Write each line exactly as it stands, from the line containing "Give this object's" through the end of the data.

### ENTRIES
┌────────

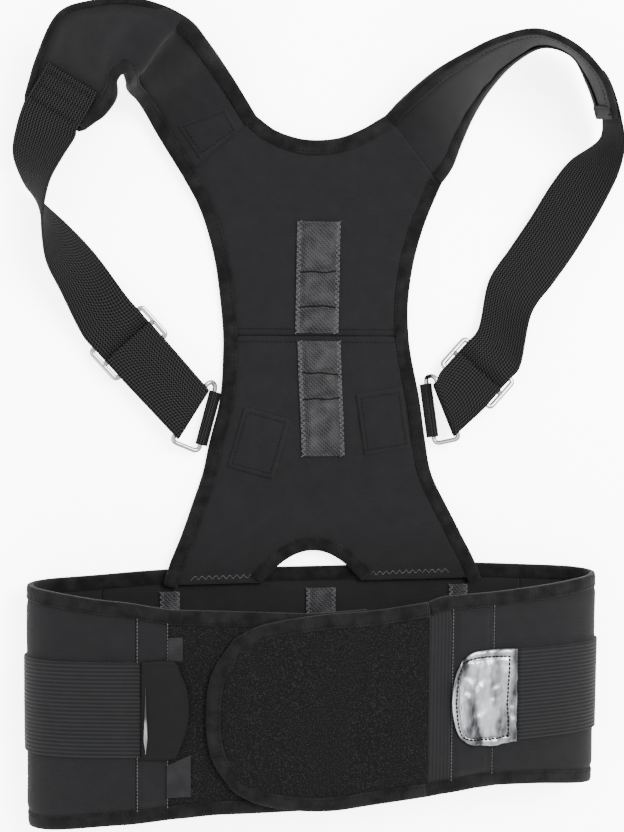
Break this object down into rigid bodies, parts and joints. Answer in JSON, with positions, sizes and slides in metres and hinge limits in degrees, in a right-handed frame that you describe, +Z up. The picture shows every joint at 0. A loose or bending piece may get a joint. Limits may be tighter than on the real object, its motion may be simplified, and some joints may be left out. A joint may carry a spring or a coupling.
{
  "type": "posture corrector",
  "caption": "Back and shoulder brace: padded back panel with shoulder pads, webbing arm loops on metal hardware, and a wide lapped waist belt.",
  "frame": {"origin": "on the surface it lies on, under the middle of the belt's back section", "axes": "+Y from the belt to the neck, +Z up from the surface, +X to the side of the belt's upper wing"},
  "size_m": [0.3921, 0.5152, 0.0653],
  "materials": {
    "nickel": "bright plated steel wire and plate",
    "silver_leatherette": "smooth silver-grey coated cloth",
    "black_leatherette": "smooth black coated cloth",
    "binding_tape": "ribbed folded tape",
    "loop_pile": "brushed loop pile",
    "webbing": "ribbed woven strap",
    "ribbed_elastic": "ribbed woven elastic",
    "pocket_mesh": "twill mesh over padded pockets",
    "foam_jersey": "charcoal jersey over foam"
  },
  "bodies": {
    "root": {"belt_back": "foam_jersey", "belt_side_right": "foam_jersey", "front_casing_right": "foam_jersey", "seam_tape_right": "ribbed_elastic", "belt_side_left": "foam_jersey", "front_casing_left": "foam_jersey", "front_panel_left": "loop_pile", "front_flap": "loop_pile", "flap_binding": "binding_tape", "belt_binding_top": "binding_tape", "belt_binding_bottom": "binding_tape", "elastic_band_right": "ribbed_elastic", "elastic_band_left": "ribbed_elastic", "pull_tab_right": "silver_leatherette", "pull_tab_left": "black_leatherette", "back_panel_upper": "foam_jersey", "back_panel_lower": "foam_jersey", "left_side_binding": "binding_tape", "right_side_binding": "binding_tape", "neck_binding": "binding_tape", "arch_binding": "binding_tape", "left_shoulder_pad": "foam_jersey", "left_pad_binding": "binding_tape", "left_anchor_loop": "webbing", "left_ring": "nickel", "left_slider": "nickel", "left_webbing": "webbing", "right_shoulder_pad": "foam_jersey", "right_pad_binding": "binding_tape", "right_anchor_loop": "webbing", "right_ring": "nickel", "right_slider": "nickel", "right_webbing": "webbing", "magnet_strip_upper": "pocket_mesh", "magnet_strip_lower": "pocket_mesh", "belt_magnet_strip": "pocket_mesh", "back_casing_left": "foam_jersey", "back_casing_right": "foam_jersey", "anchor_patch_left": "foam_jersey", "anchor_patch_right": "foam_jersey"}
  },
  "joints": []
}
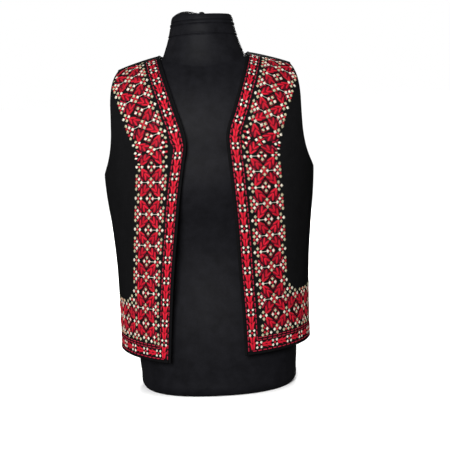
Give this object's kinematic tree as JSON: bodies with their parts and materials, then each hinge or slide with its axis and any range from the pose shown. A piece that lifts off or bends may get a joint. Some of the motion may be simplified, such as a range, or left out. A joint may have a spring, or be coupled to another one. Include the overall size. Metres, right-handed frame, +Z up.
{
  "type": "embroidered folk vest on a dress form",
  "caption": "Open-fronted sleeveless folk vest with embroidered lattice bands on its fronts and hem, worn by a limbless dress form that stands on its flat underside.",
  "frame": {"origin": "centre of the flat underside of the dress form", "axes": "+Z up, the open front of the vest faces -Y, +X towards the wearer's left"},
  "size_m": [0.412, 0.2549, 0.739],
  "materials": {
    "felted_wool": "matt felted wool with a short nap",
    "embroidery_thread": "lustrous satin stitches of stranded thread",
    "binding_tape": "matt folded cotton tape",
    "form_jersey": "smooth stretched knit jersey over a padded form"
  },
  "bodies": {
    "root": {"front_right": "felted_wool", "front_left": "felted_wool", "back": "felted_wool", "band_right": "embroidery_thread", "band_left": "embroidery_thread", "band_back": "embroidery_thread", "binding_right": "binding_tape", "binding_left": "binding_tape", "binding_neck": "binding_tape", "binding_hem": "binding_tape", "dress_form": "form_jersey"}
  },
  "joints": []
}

└────────

### OUTPUT OF THE EXERCISE
Give this object's kinematic tree as JSON: bodies with their parts and materials, then each hinge or slide with its axis and any range from the pose shown. A piece that lifts off or bends may get a joint. Some of the motion may be simplified, such as a range, or left out. A joint may have a spring, or be coupled to another one. Include the overall size. Metres, right-handed frame, +Z up.
{
  "type": "embroidered folk vest on a dress form",
  "caption": "Open-fronted sleeveless folk vest with embroidered lattice bands on its fronts and hem, worn by a limbless dress form that stands on its flat underside.",
  "frame": {"origin": "centre of the flat underside of the dress form", "axes": "+Z up, the open front of the vest faces -Y, +X towards the wearer's left"},
  "size_m": [0.412, 0.2549, 0.739],
  "materials": {
    "felted_wool": "matt felted wool with a short nap",
    "embroidery_thread": "lustrous satin stitches of stranded thread",
    "binding_tape": "matt folded cotton tape",
    "form_jersey": "smooth stretched knit jersey over a padded form"
  },
  "bodies": {
    "root": {"front_right": "felted_wool", "front_left": "felted_wool", "back": "felted_wool", "band_right": "embroidery_thread", "band_left": "embroidery_thread", "band_back": "embroidery_thread", "binding_right": "binding_tape", "binding_left": "binding_tape", "binding_neck": "binding_tape", "binding_hem": "binding_tape", "dress_form": "form_jersey"}
  },
  "joints": []
}